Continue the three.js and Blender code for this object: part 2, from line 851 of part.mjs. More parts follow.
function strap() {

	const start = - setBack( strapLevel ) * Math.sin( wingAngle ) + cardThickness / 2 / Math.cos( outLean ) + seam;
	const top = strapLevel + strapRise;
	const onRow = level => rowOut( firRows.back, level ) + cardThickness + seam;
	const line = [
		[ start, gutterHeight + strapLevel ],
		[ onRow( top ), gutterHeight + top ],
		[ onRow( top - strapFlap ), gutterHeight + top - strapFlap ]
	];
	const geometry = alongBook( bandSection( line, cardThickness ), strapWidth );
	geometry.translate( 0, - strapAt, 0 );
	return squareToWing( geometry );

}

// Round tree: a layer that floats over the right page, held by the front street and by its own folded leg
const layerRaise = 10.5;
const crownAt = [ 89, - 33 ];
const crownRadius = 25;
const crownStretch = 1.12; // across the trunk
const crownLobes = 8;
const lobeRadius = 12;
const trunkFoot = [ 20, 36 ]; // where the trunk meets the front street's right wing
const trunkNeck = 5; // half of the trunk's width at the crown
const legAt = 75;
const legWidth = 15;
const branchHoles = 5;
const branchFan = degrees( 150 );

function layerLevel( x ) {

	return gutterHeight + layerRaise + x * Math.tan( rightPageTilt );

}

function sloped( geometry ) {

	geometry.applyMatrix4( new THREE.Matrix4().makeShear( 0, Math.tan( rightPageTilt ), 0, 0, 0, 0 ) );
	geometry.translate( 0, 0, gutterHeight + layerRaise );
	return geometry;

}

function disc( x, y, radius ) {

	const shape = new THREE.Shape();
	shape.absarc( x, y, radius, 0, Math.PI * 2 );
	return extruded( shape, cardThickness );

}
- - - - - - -
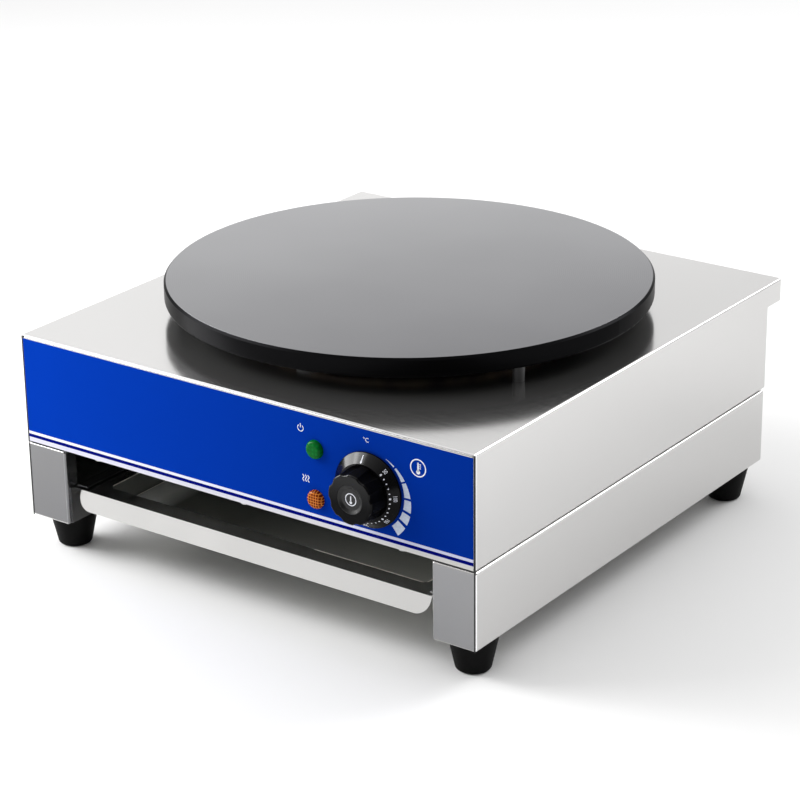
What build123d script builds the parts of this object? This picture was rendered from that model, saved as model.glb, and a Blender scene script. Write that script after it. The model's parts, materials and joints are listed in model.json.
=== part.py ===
- - - - - - -
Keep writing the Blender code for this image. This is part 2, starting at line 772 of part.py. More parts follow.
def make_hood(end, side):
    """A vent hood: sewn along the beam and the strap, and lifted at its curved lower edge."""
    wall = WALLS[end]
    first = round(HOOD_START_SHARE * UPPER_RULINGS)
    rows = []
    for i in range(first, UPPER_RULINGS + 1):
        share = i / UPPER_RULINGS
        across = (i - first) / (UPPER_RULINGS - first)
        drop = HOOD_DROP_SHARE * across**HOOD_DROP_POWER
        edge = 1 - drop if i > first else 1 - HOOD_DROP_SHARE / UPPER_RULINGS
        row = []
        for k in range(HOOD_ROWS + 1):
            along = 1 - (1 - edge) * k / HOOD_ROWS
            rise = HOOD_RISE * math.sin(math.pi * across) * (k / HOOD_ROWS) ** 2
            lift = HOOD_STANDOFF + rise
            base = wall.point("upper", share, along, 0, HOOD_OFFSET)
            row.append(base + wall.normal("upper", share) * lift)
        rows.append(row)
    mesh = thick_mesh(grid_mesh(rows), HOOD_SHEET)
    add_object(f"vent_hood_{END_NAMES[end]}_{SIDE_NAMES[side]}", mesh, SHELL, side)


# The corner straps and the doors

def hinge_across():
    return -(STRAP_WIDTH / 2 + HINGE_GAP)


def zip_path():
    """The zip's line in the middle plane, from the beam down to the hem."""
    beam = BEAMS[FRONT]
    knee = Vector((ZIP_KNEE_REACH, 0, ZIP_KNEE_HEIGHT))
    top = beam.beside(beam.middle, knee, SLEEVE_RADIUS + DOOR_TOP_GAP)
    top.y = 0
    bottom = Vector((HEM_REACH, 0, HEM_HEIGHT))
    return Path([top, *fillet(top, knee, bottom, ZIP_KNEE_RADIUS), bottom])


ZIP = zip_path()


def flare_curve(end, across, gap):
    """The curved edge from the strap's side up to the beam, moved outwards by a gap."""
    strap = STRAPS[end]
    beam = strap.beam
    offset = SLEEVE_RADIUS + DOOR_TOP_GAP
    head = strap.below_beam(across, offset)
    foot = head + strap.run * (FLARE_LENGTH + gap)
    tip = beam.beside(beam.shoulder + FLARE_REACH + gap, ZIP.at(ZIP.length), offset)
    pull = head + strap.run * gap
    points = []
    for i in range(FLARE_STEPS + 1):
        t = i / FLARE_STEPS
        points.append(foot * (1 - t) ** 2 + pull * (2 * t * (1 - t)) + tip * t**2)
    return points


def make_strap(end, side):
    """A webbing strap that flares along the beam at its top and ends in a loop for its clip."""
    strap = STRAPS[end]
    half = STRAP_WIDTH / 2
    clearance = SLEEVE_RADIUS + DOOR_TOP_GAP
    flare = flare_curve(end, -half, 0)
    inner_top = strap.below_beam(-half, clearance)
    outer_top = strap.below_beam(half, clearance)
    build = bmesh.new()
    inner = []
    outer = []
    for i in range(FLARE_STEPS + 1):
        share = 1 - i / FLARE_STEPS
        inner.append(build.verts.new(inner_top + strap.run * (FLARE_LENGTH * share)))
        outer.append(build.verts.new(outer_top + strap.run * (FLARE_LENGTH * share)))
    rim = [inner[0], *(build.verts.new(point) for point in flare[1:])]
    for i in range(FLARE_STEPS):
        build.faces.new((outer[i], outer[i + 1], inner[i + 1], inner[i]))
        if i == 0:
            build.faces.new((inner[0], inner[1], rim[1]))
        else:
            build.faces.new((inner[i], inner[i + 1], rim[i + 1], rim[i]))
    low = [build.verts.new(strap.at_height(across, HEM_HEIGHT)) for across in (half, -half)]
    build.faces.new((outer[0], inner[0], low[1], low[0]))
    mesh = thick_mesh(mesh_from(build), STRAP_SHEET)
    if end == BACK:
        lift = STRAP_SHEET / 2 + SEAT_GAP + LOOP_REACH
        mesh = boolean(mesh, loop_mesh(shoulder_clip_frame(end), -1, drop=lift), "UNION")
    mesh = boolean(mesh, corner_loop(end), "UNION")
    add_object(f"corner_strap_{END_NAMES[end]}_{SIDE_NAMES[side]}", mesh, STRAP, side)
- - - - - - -
◆ Stated goal
From the entries above, give again exactly the lines running from the line with "Keep writing the" to the line with "return -(STRAP_WIDTH / 2 + HINGE_GAP)"; include both of those lines.

◆ Task output
Keep writing the Blender code for this image. This is part 2, starting at line 772 of part.py. More parts follow.
def make_hood(end, side):
    """A vent hood: sewn along the beam and the strap, and lifted at its curved lower edge."""
    wall = WALLS[end]
    first = round(HOOD_START_SHARE * UPPER_RULINGS)
    rows = []
    for i in range(first, UPPER_RULINGS + 1):
        share = i / UPPER_RULINGS
        across = (i - first) / (UPPER_RULINGS - first)
        drop = HOOD_DROP_SHARE * across**HOOD_DROP_POWER
        edge = 1 - drop if i > first else 1 - HOOD_DROP_SHARE / UPPER_RULINGS
        row = []
        for k in range(HOOD_ROWS + 1):
            along = 1 - (1 - edge) * k / HOOD_ROWS
            rise = HOOD_RISE * math.sin(math.pi * across) * (k / HOOD_ROWS) ** 2
            lift = HOOD_STANDOFF + rise
            base = wall.point("upper", share, along, 0, HOOD_OFFSET)
            row.append(base + wall.normal("upper", share) * lift)
        rows.append(row)
    mesh = thick_mesh(grid_mesh(rows), HOOD_SHEET)
    add_object(f"vent_hood_{END_NAMES[end]}_{SIDE_NAMES[side]}", mesh, SHELL, side)


# The corner straps and the doors

def hinge_across():
    return -(STRAP_WIDTH / 2 + HINGE_GAP)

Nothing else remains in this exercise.